What Forensic Accountants Do
A forensic accountant is part accountant and part investigator – someone who conducts deep analyses of financial reports, studies the paths of transactions and identifies assets for recovery. Forensic accountants work for accounting firms, risk management consulting firms, law firms, law enforcement agencies, insurance companies, government agencies and financial institutions. Most positions require one to three years experience in general accounting and a certification such as certified fraud examiner, certified public accountant or chartered accountant.
Forensic accountants look for evidence of fraud whenever money changes hands – for example, in mortgage transactions or healthcare billing. Finding evidence of marked-up services, kickbacks or unbundling – billing separately for services that are required to be billed together at a reduced cost – can take many hours poring through print and computer files.
Forensic accountants must often sift through many layers of records in many locations in order to find evidence of fraud. Evidence of skimming money from the cash revenues, fraudulent credit card transactions or off-book payroll can be challenging to pin down.

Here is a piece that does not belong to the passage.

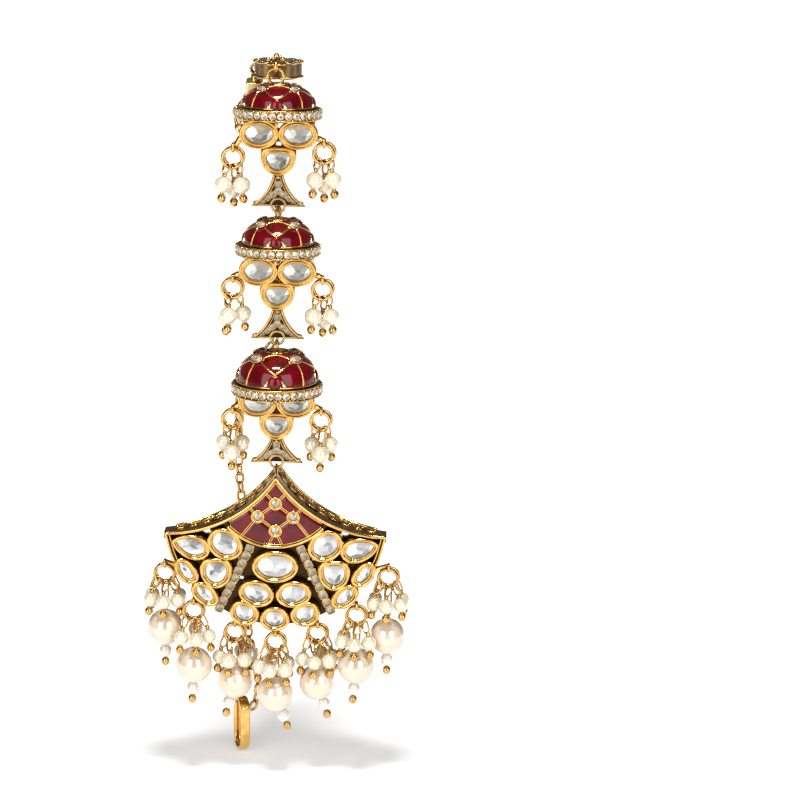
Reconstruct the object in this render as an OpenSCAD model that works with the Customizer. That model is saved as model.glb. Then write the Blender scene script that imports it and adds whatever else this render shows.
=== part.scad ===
// Long hanging earring: a flower stud, three enamelled dome tiers joined ring in ring,
// an openwork fan and seven pearl drops, with a support chain and hair hook behind.
// +Z is up and the front faces -Y. The origin is on the stud's underside, straight
// behind the line that the tiers hang on.
// All sizes are in millimetres.

/* [Stud] */
// Height of the stud's side wall
stud_h = 3.0; // [2.6:0.1:3.4]
// Radius of each flower petal
petal_r = 1.9; // [1.8:0.05:2]
// Distance from the flower's centre to each petal's centre
petal_ring = 2.55; // [2.4:0.05:2.6]
// Radius of the ear post
post_r = 0.4; // [0.35:0.05:0.45]
// Length of the ear post
post_len = 10.8; // [10:0.2:12]
// Radius of the post's thicker foot, which the nut grips
post_foot_r = 0.6; // [0.58:0.01:0.64]

/* [Tiers] */
// Distance from the stud's centre forward to the line that the tiers hang on
hang_out = 6.3; // [6.2:0.1:6.6]
// Radius of all loop wires and jump rings
wire_r = 0.25; // [0.22:0.01:0.27]
// Space between two linked wires
wire_gap = 0.07; // [0.05:0.01:0.1]
// Thickness of the enamel on a dome
enamel_t = 0.35; // [0.3:0.05:0.4]
// Thickness of a dome's metal
shell_t = 0.5; // [0.4:0.05:0.6]
// Depth of a stone's box setting, front to back
setting_depth = 2.6; // [2.2:0.1:3]
// Width of a setting's rounded rim
rim_w = 1.05; // [0.9:0.05:1.1]

/* [Fan] */
// Half of the fan's width at its corners
fan_half = 21; // [20.5:0.1:21.5]
// Depth of the fan's edge wall at its middle
wall_depth = 8; // [7.5:0.1:8.5]
// Depth of the fan's stone settings
fan_setting = 2.2; // [2:0.1:2.4]
// Thickness of the pierced plate that carries the settings
web_t = 0.8; // [0.7:0.1:1]

/* [Pearls] */
// Radius of a large drop pearl
large_r = 3.5; // [3.4:0.05:3.6]
// Radius of a seed pearl on a drop
seed_r = 1.45; // [1.4:0.01:1.5]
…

In addition, forensic accountants may have to find evidence of shell companies that bill for fictitious services or heavily marked-up goods; price fixing and collusion among competitors within an industry; or even ghost employees who collect pay but do not actually work there.

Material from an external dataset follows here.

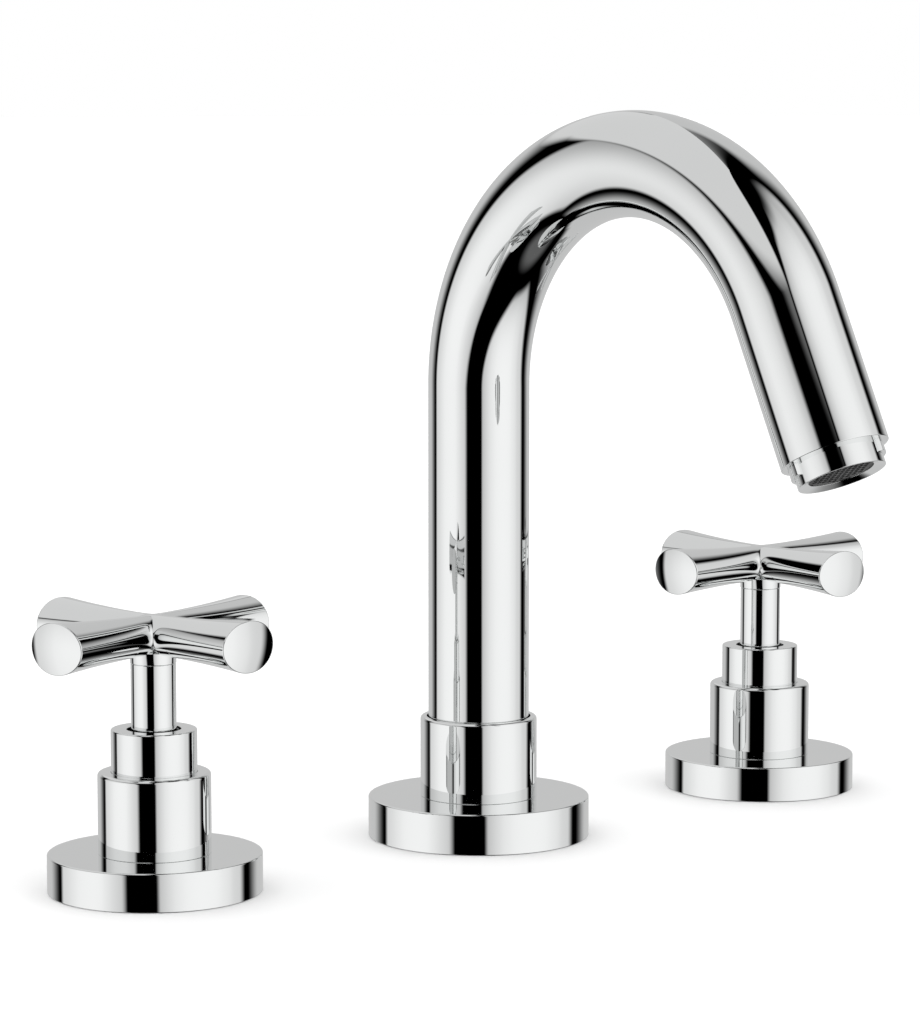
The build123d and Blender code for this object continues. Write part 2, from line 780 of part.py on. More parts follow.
# Side valves: hot at -X opens anticlockwise seen from above, cold at +X opens clockwise
for prefix, side, turn_way, rest_turn in (
    ("hot", -1, 1, hot_rest_turn),
    ("cold", 1, -1, cold_rest_turn),
):
    place = Plane((side * hole_spacing, 0, 0))
    make_valve_body(f"{prefix}_valve_body", place, -side)
    make_ring(
        f"{prefix}_inlet_tube",
        place,
        inlet_tube_radius,
        housing_floor - housing_bottom - inlet_tube_socket,
        seal_foot,
        inlet_tube_bore,
    )
    make_ring(
        f"{prefix}_seat_seal",
        place,
        disc_chamber_radius - seat_clearance,
        seal_foot,
        fixed_disc_foot,
        inlet_tube_bore,
    )
    make_discs(prefix, place)
    make_headwork(f"{prefix}_headwork", place)
    make_ring(
        f"{prefix}_headwork_gasket", place, headwork_rim, shank_top, rim_foot, shank_bore
    )
    make_spindle(f"{prefix}_spindle", place, turn_way)
    make_o_rings(
        f"{prefix}_spindle_o_rings",
        place,
        spindle_radius - spindle_groove,
        neck_bore,
        spindle_ring_heights,
    )
    make_clip(
        f"{prefix}_spindle_circlip",
        place,
        spindle_radius - circlip_groove + press_clearance,
        spindle_radius + circlip_proud,
        circlip_foot,
        circlip_foot + circlip_thickness,
    )
    make_flange(f"{prefix}_flange", place, flange_radius, flange_height, lower_sleeve_bore)
    make_ring(
        f"{prefix}_flange_seal",
        place,
        flange_radius - flange_rim - seat_clearance,
        0,
        flange_seal_thickness,
        flange_seal_bore,
    )
    make_sleeve(
        f"{prefix}_lower_sleeve",
        place,
        lower_sleeve_radius,
        flange_height,
        lower_sleeve_end,
        lower_sleeve_bore,
        lower_sleeve_top,
        upper_sleeve_radius + thread_clearance,
        lower_sleeve_edge,
    )
    make_sleeve(
        f"{prefix}_upper_sleeve",
        place,
        upper_sleeve_radius,
        hexagon_top,
        upper_sleeve_end,
        neck_radius + thread_clearance,
        upper_sleeve_top,
        stem_radius + stem_gap,
        upper_sleeve_edge,
    )
    make_stem(f"{prefix}_stem", place)
    make_grub_screw(f"{prefix}_stem_grub_screw", place)
    make_handle(f"{prefix}_handle", place, rest_turn, cross_arm)
    make_clamp(prefix, place, shank_radius)

# Spout
make_spout_tube()
make_aerator()
make_spigot()
make_o_rings(
    "spigot_o_rings", deck, spigot_radius - spigot_groove, base_bore, spigot_ring_heights
)
make_clip(
    "spigot_snap_ring",
    deck,
    spigot_radius - snap_ring_groove + press_clearance,
    base_bore + snap_ring_proud,
    snap_ring_top - snap_ring_thickness,
    snap_ring_top,
)
make_ring("glide_ring", deck, tube_radius, base_top, tube_foot, base_bore)
make_spout_base()
make_flange(
    "spout_flange",
    deck,
    spout_flange_radius,
    spout_flange_height,
    base_radius + thread_clearance,
)
make_ring(
    "spout_flange_seal",
    deck,
    spout_flange_radius - flange_rim - seat_clearance,
    0,
    flange_seal_thickness,
    flange_seal_bore,
)
make_clamp("spout", deck, base_radius)
make_tee()
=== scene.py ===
# %% [markdown]
# # A three-hole basin mixer in polished chrome
#
# Three pieces stand in a row on a basin's rim: a swan-neck spout in the middle and a cross-handle
# valve on each side. Almost everything that shows is turned or bent round metal with a mirror
# finish, so two things make the picture: surfaces with exact normals, and a studio worth
# reflecting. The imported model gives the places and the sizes, and this lesson dresses it.

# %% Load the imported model
import json

import bmesh
import bpy
import numpy as np
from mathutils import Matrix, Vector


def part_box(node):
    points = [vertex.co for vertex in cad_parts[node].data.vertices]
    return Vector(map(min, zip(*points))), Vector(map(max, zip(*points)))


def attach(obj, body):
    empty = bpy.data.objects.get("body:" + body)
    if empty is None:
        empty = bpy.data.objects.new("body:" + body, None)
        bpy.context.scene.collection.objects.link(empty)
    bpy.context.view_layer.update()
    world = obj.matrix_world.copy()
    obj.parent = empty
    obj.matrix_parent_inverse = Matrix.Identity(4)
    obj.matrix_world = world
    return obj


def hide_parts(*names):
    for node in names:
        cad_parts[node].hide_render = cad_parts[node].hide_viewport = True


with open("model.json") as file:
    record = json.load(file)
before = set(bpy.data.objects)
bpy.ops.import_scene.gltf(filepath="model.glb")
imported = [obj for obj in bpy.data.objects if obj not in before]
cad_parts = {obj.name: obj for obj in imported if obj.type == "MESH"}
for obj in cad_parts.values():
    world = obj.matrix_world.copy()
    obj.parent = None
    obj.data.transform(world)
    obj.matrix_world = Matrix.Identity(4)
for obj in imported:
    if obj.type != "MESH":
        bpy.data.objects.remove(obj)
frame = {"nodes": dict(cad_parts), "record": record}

mm = 0.001


def in_mm(lengths, digits=1):
    """Lengths given in metres, in rounded millimetres."""
    return np.round(np.array(lengths) / mm, digits)


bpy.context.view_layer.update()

# %% [markdown]
# ## Closed outlines with rounded corners
#
# A turned part is an outline carried round an axis. On polished metal the narrow bright line
# along every edge tells the eye how sharp the edge is, so each corner of an outline is a true
# arc. A bevel modifier could round the corners too, but it gives all of them one width. Beside
# the points, the outline keeps its exact normals. Blender would otherwise average the normals
# of a wide flat face and a tiny arc, and the flat face would look bent.

# %% Round the corners of an outline
arc_steps = 7


def unit(vectors):
    """Vectors divided by their lengths."""
    return vectors / np.linalg.norm(vectors, axis=-1, keepdims=True)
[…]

Because forensic accountants must often follow long and winding paths through the financial records they peruse, they may find that pools of money travel through various departments, companies and entities. Following these trails requires interviewing many types of people, ranging from other accountants to managers to CEOs. A big challenge, therefore, is knowing whom to interview and how to conduct an interview that helps the accountant solve the case, reveal fraud or recover money.

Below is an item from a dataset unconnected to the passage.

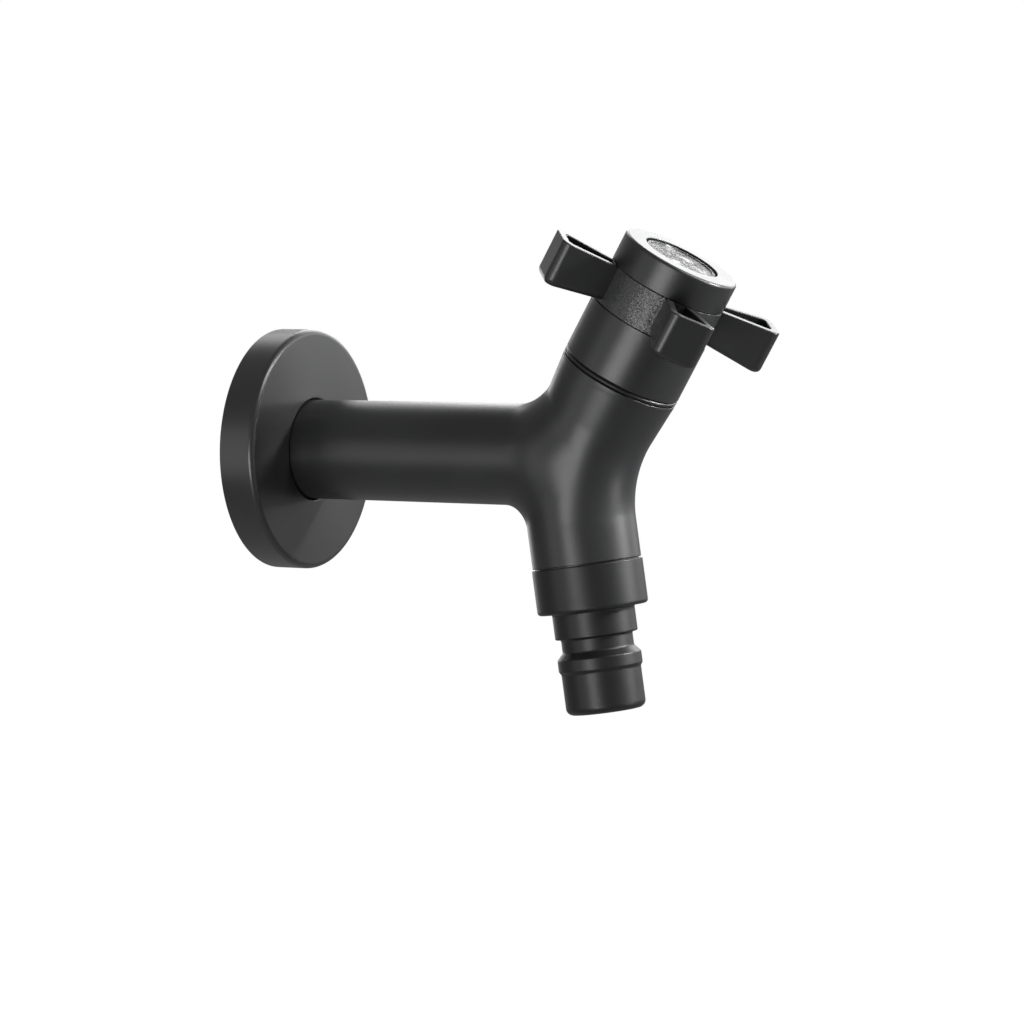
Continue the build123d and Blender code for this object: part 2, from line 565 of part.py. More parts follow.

Unlike general accountants, who may work in relative solitude their whole careers, forensic accountants may be called to the witness stand in court cases. This presents a huge challenge to aspiring forensic accountants who might be called upon to give and defend testimony. Many people are simply uncomfortable expressing their stories before a courtroom or when they are crossed-examined by an intimidating attorney.
Forensic accountants should be able to simplify and communicate information, and not just as it relates to court cases. They need to be able to translate abstract numbers into written or oral reports that non-accountants can understand. Forensic accountants also need a certain amount of investigative intuition that may not be easy – or even possible – to learn.